All of this does take the back burner in the second half, in favor of clear-eyed depictions of combat. It's a surprisingly unsentimental film, and a largely amoral one; we see very few Japanese soldiers, but Gibson and cinematographer Simon Duggan film them in the same uninflected style that most of the Americans get, and while it's obvious from our surrogate character Desmond who the good guys are, Hacksaw Ridge is interested in many things more than it is in dealing with the right or wrong side of things. If we accept the movie's fundamental idea that war is in and of itself wrong, that's a settled question anyway, or at least an irrelevant one. All that's left is to watch with flat fascination at sudden carnage taking over the characters we've been briefly, but effectively introduced to, indifferent and nasty violence that erupts in sharp, short bursts. It's potent, though not maybe all that analytical; the sense of nightmare grandeur found in Saving Private Ryan is absent, to say nothing of the spiritual horrors running rampant in The Thin Red Line and Letters from Iwo Jima, the two great Pacific Theater battle movies of the last 20 years.

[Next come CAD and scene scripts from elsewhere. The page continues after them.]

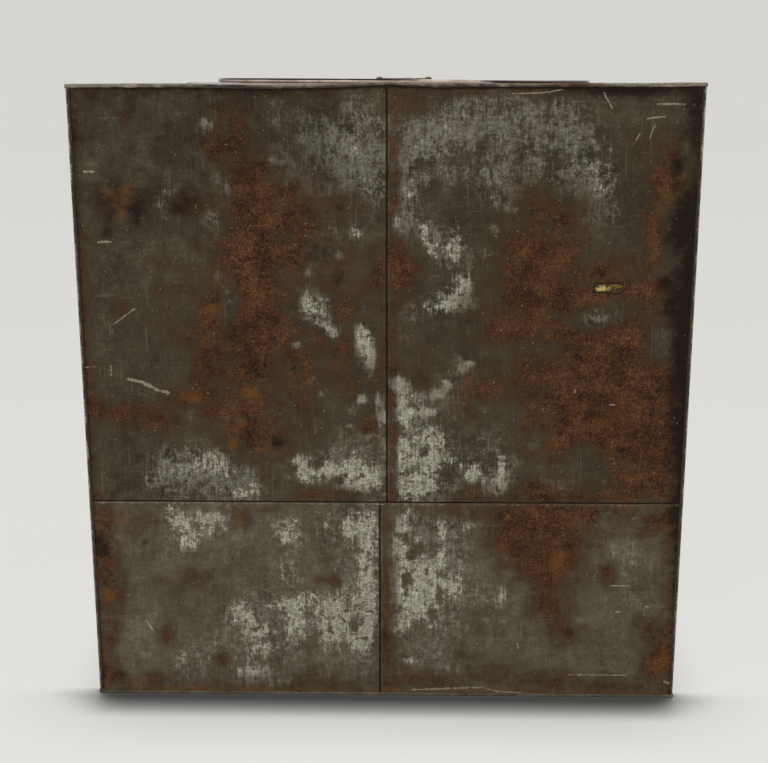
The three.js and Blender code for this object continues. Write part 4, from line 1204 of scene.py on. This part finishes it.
# The floor in metres: the point its tone spreads from, its reach, and the foot's half width as the shadow meets it
FLOOR_MIDDLE = (0, -0.6, 0)
FLOOR_REACH = 60.0
FLOOR_SIDES = 64
BESIDE = (0.235, 0.265)
BEFORE = (0.238, 0.258)
# How far the shadow reaches close by the foot and further off, and the samples that find it
CLOSE_REACH = 0.045
WIDE_REACH = 0.11
SHADE_SAMPLES = 16
# The pale studio: the light's strength and colour, and the backdrop that the camera sees
WORLD_STRENGTH = 0.62
WORLD_LIGHT = (1.0, 0.99, 0.97, 1.0)
BACKDROP = "#d6d5d1"
# The point the lights aim at
AIM = Vector((0, 0, 0.25))


def make_floor():
    """A wide pale floor. The camera sees it at an even level, with the object's shadow close to its foot."""
    g = Graph("pale_floor")
    away = g.vector("DISTANCE", g.place, FLOOR_MIDDLE)["Value"]
    far = g.math("LOGARITHM", g.math("MAXIMUM", away, 0.2), 10.0)
    tones = [(0.16, "#e5e4e0"), (0.3, "#e2e1dd"), (0.42, "#dfdeda"), (0.55, "#dbdad6"), (0.8, "#d7d6d2")]
    tint = g.ramp(g.math("MULTIPLY_ADD", far, 0.4, 0.4), tones)
    spot = g.node("SeparateXYZ", {0: g.place}).outputs
    beside = g.step(g.math("ABSOLUTE", spot["X"]), *BESIDE)
    before = g.step(g.math("ABSOLUTE", spot["Y"]), *BEFORE)

    def closeness(reach, power):
        node = g.node("AmbientOcclusion", {"Distance": reach}, samples=SHADE_SAMPLES)
        return g.math("POWER", node.outputs["AO"], power)

    close = closeness(CLOSE_REACH, g.math("MULTIPLY_ADD", before, g.blend(beside, 4.8, 2.6), 0.3))
    contact = g.times(close, closeness(WIDE_REACH, g.times(before, 0.8)))
    shaded = g.mix(1.0, tint, contact, "MULTIPLY")
    diffuse = g.node("BsdfDiffuse", {"Color": tint})
    glow = g.node("Emission", {"Color": shaded})
    path = g.node("LightPath").outputs
    seen = g.math("MAXIMUM", path["Is Camera Ray"], path["Is Glossy Ray"])
    share = g.times(seen, g.blend(g.step(away, 0.7, 1.6), 0.96, 1.0))
    mixed = g.node("MixShader", {0: share, 1: diffuse.outputs[0], 2: glow.outputs[0]})
    g.put(g.output.inputs["Surface"], mixed.outputs[0])
    mesh = bpy.data.meshes.new("floor")
    angles = [math.tau * i / FLOOR_SIDES for i in range(FLOOR_SIDES)]
    ring = [(FLOOR_REACH * math.cos(a), FLOOR_REACH * math.sin(a), 0.0) for a in angles]
    mesh.from_pydata(ring, [], [list(range(FLOOR_SIDES))])
    mesh.materials.append(g.material)
    floor = bpy.data.objects.new("floor", mesh)
    bpy.context.scene.collection.objects.link(floor)


def make_world():
    """Even pale light from all round. The camera sees a pale backdrop."""
    world = bpy.data.worlds.new("studio")
    bpy.context.scene.world = world
    world.use_nodes = True
    tree = world.node_tree
    background = tree.nodes["Background"]
    path, mixed, backdrop, seen = (
        tree.nodes.new(f"ShaderNode{kind}") for kind in ("LightPath", "MixShader", "Background", "Math")
    )
    backdrop.inputs["Color"].default_value = colour(BACKDROP)
    background.inputs["Color"].default_value = WORLD_LIGHT
    background.inputs["Strength"].default_value = WORLD_STRENGTH
    seen.operation = "MAXIMUM"
    for source, target in (
        (path.outputs["Is Camera Ray"], seen.inputs[0]),
        (path.outputs["Is Transmission Ray"], seen.inputs[1]),
        (seen.outputs[0], mixed.inputs[0]),
        (background.outputs[0], mixed.inputs[1]),
        (backdrop.outputs[0], mixed.inputs[2]),
        (mixed.outputs[0], tree.nodes["World Output"].inputs["Surface"]),
    ):
        tree.links.new(source, target)


def make_light(name, place, size, power):
    lamp = bpy.data.lights.new(name, "AREA")
    lamp.shape, lamp.size, lamp.energy = "DISK", size, power
    light = bpy.data.objects.new(name, lamp)
    light.location = place
    light.rotation_euler = (AIM - Vector(place)).to_track_quat("-Z", "Y").to_euler()
    bpy.context.scene.collection.objects.link(light)


# The camera, fitted to the wall's four corners in the photograph
CAMERA_PLACE = (0.0195, -1.251, 0.520)
CAMERA_PITCH = 13.42
CAMERA_YAW = 1.15
CAMERA_ROLL = -0.057
FOCAL_PIXELS = 1256.0
PHOTO_WIDTH = 768
SENSOR_WIDTH = 36.0


def make_camera():
    pitch, yaw, roll = (math.radians(a) for a in (CAMERA_PITCH, CAMERA_YAW, CAMERA_ROLL))
    ahead = Vector((-math.sin(yaw) * math.cos(pitch), math.cos(yaw) * math.cos(pitch), -math.sin(pitch)))
    right = Vector((math.cos(yaw), math.sin(yaw), 0.0))
    up = right.cross(ahead)
    right, up = (
        right * math.cos(roll) + up * math.sin(roll),
        up * math.cos(roll) - right * math.sin(roll),
    )
    data = bpy.data.cameras.new("camera")
    data.sensor_width = SENSOR_WIDTH
    data.lens = data.sensor_width * FOCAL_PIXELS / PHOTO_WIDTH
    camera = bpy.data.objects.new("camera", data)
    turn = Matrix((right, up, -ahead)).transposed().to_4x4()
    camera.matrix_world = Matrix.Translation(CAMERA_PLACE) @ turn
    bpy.context.scene.collection.objects.link(camera)
    bpy.context.scene.camera = camera


make_floor()
make_world()
make_light("key", place=(-1.4, -2.4, 2.4), size=1.8, power=60)
make_light("fill", place=(1.8, 1.6, 2.2), size=1.6, power=25)
make_camera()
bpy.context.scene.view_settings.view_transform = "Standard"
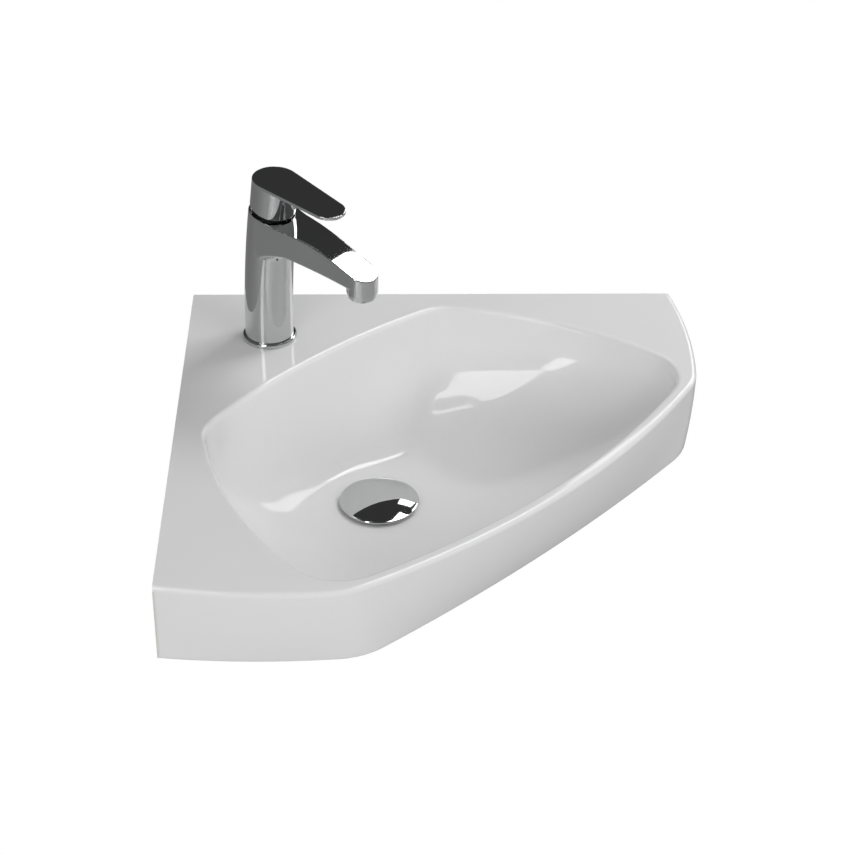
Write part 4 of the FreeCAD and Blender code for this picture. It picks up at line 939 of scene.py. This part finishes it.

That all being said, and not denying that the film falls squarely into the trap that no anti-war combat film can avoid making battle seem exciting and rousing, Hacksaw Ridge is still pretty sobering, ashen-faced stuff. Desmond, in reality and the movie, was regarded as an uncommonly brave hero, and Gibson's not above framing him in some lush lighting close to the end. But it's also clear, from Garfield's performance, from the unrelenting pace, and so on, that Desmond acts not from heroism, bravery, patriotism, or any other noble emotion: he acts because he's there, and there's nothing else to do but act. It is a film about heroism as a desperate, nearly animalistic act of constant repetition. The whole film posits that combat is all about instinct and pushing through shock, not anti-war per se but too keenly aware of the cost of war to the individual to celebrate the action of the group. It is, anyway, one of the most striking war pictures America has made in years: morally troubling and coolly jingoistic in more or less equal measure, always gripped with the conviction that we'd be so much better off if the world was full of Desmond Dosses - not just for his bravery, but even more so for the principles underpinning it, and the rejection of violence as a solution. So far as that goes, I am happy to thoroughly agree with the movie. Not to mention that you have to tip your hat to a movie in this day and age that actively courts right-wing Christian viewers, only to eagerly claim that the greatest morality in Christianity is to go out in the world and do as much good and negate as much harm as possible. How much nicer a world we'd live in if more people believed that way.